Gölyazı girişi tabelası hiç de kaçırılacak gibi değilmiş. Nedense benim aklımda küçük bir tabela gibi kalmış. Gölyazı girişini pas geçip İzmir yolunda ilerlerken haritanın gösterdiği U dönüşünden çok daha önce bir tabela gördüm. Eskikaraağaç yazıyordu ve sağ tarafı gösteriyordu. “Tabii canım, böyle olmalı” diye geçirdim içimden. Muhtemelen önce sağa girip, sonra anayolun altından sol tarafa geçeceğiz. Gerçekten de öyle oluyor.

Çekme karavanla sorun olmayacak ve iki aracın çok rahat olmasa da sığabildiği, ufak kasislerin olduğu bir asfalt yolda ilerleyip köye ulaşıyoruz. Köye girerken ilk başta gözüme leylek gözlem kulesi ilişiyor. Kulenin etrafındaki yolda park etmiş pek çok araç görüyorum. Açıkçası bu kadar kalabalık beklemiyordum.

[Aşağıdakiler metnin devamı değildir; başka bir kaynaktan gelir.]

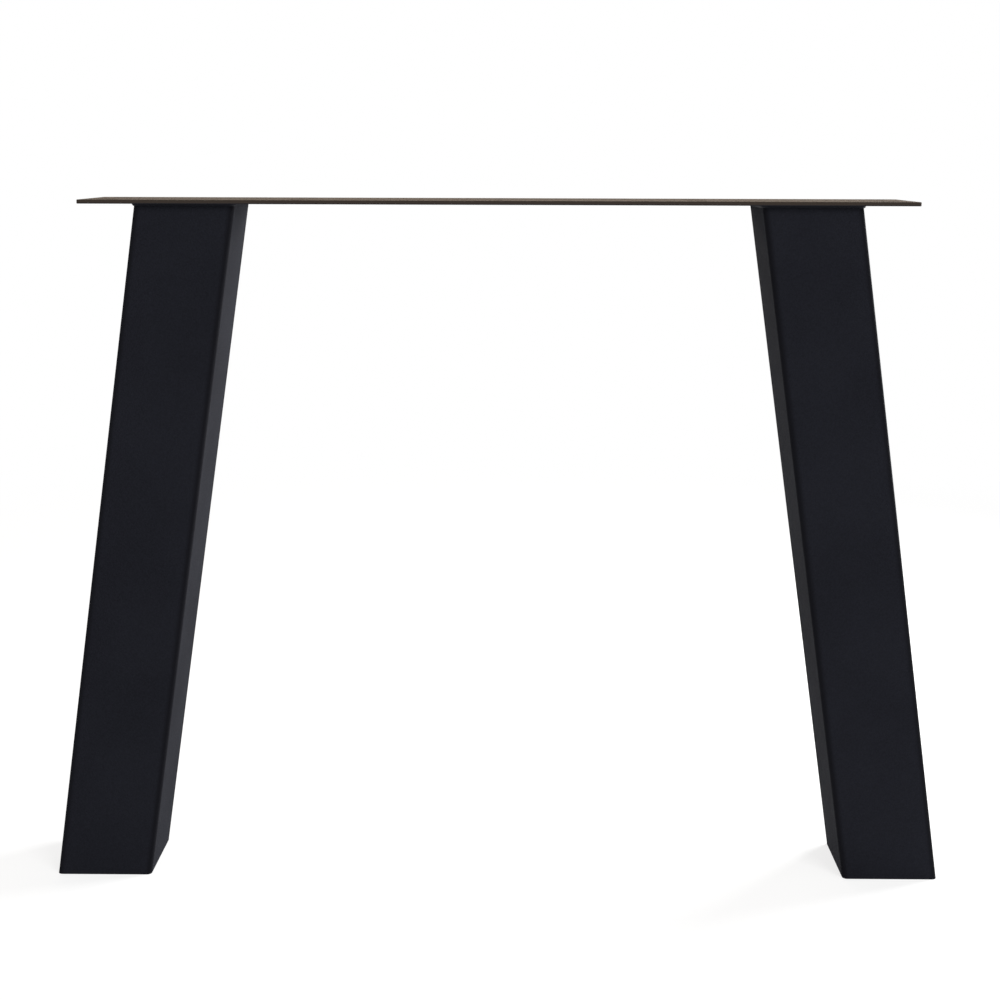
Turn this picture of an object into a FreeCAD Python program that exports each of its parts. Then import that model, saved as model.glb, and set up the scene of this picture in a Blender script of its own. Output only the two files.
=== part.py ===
import FreeCAD, Part
import math
import os
import re

import Sketcher

# Welded steel trestle leg for a dining table, in millimetres.
# Two square box-section legs lean towards each other under one flat top plate.
# Each leg is mitred top and bottom, so it meets the plate and the floor flat.
# The origin is on the floor, midway between the feet. X runs along the top plate,
# Y across its width, and Z up.

# Driving dimensions
SIZES = {
    # Whole leg
    "overall_height": 720,
    "foot_splay": 110,
    # Top plate
    "plate_length": 840,
    "plate_depth": 120,
    "plate_thickness": 4,
    "plate_corner_radius": 3,
    "plate_edge_break": 0.4,
    "plate_overhang": 55,
    # Screw holes and slots in the top plate
    "screw_row_spacing": 70,
    "screw_hole_diameter": 9,
    "screw_slot_length": 20,
    "screw_slot_width": 9,
    "inner_slot_gap": 65,
    # Box-section legs
    "tube_width": 100,
    "tube_depth": 100,
    "tube_wall": 3,
    "tube_inner_radius": 2,
    "saw_stock": 10,
    # Fillet weld under the top plate
    "head_weld_size": 2.5,
    "head_weld_crown": 0.6,
    "head_weld_toe": 0.3,
    # Plate let into each foot, and its weld
    "foot_plate_thickness": 4,
    "foot_plate_clearance": 0.5,
    "foot_weld_depth": 2,
    # Weld nut for a levelling foot
    "nut_across_flats": 17,
    "nut_height": 8,
    "nut_corner_drop": 1,
    "nut_bore_diameter": 8.5,
    "nut_collar_diameter": 12.5,
    "nut_collar_height": 1.8,
    "nut_collar_clearance": 0.15,
}

# Sizes worked out from the driving dimensions
# SLOPE is the sideways run of a leg for each millimetre of its rise.
LEG_RISE = "(overall_height - plate_thickness)"
SLOPE = f"(foot_splay / {LEG_RISE})"
LEAN = f"atan({SLOPE})"
MITRE_WIDTH = f"(tube_width / cos({LEAN}))"
HEAD_CENTRE = f"(plate_length / 2 - plate_overhang - {MITRE_WIDTH} / 2)"
FOOT_CENTRE = f"({HEAD_CENTRE} + foot_splay)"
TUBE_OUTER_RADIUS = "(tube_inner_radius + tube_wall)"
INNER_WIDTH = "(tube_width - 2 * tube_wall)"
INNER_DEPTH = "(tube_depth - 2 * tube_wall)"
SAW_REACH = f"(tube_width / 2 * abs({SLOPE}) + saw_stock)"
FOOT_PLATE_RUN = f"(foot_plate_thickness * {SLOPE})"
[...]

Nasıl olsa gezmeye geldiğimiz için o kalabalığa girmek istemedim ve mezarlığın yanına doğru üçgen bir çimenlik alana park etmiş birkaç aracın arasına park etmeye karar verdim. Yolu kapatmamak için çimenlere doğru biraz giriyorum ama o da ne? Arabadan tuhaf bir ses geliyor ve yerinden kıpırdamıyor. Camı açıp arka tekerleğe baktığımda bir sürprizle karşılaşıyorum.

IMG 3005


Çimenlerin altı çamurmuş, tekerlek boşa dönüyor. Aslında epey yanaştım sayılır. Şimdi çıkmaya çalışarak stres yapmamaya karar veriyorum. Hem zaten güneş de çamura doğru geliyor. Biz dönene kadar belki çamur kurur ve rahatça çıkarız diyorum gamsızca. Ayrıca arkada kar için aldığım zincirim de var. En kötü ihtimalle onu kullanır çıkarım diye düşünüp rahatlatıyorum kendimi.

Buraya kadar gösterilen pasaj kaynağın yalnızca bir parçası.